Statutes and official resources
Key Washington law resources you can consult include the state statutes on probate and civil procedure. Useful starting links:
- Washington probate statutes: RCW Title 11 (Probate)
- Washington civil actions and procedure statutes: RCW Title 7 (Civil Actions & Procedure)
- Washington Courts self-help and forms (civil litigation, probate): Washington Courts
Step-by-step checklist: what to do now
- Confirm current legal ownership and how title passed (copy of deed and probate files).
- Talk to the occupying heir. Offer a written buyout or sale proposal and set a reasonable deadline.
- Get a professional appraisal or broker opinion of value so offers are realistic.
- Consider mediation or neutral appraisal to bridge disagreements without court.
- If negotiation stalls, consult a Washington real property attorney about filing a partition action in Superior Court.
- Preserve evidence: keep records of payments, improvements, communications, and any rents or expenses paid by any party.
- If probate remains open, inform the personal representative so they can protect estate interests.
Helpful hints
- Hire an attorney experienced in probate and partition litigation early. Partition law has procedural traps and local practice variations.
- Keep communication professional and document all offers and responses in writing.
- Don’t try to change locks or remove the occupant yourself—self-help can lead to legal trouble.
- Use neutral appraisal or mediation to reduce cost and emotional strain; courts often look favorably on parties who tried to settle.

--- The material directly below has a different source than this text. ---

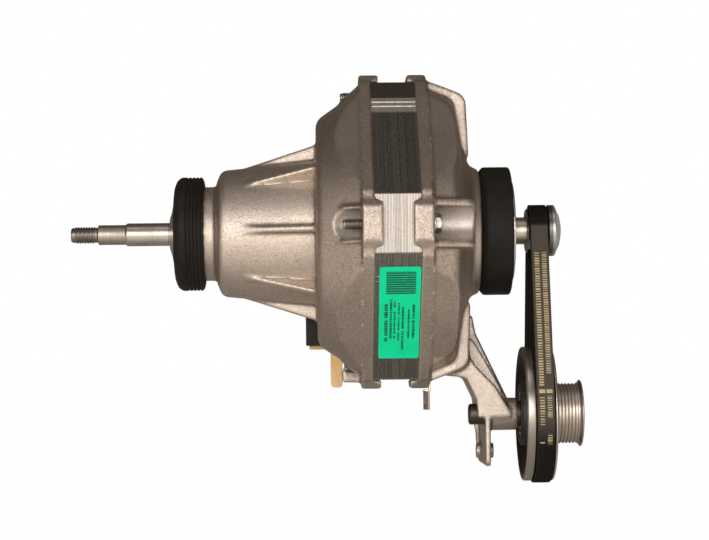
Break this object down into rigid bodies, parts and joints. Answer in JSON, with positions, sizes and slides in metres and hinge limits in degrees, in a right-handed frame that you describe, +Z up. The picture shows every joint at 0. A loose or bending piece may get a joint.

- Check for liens, mortgages, and tax arrears before agreeing to buyout or sale; these affect net proceeds and obligations.
- If you fear property damage or waste, ask your lawyer about temporary injunctive relief to preserve the property pending suit.
- Get clear, written agreements when heirs agree to timelines, buyouts, or occupancy terms (who pays mortgage, utilities, insurance, and taxes while owner-occupied).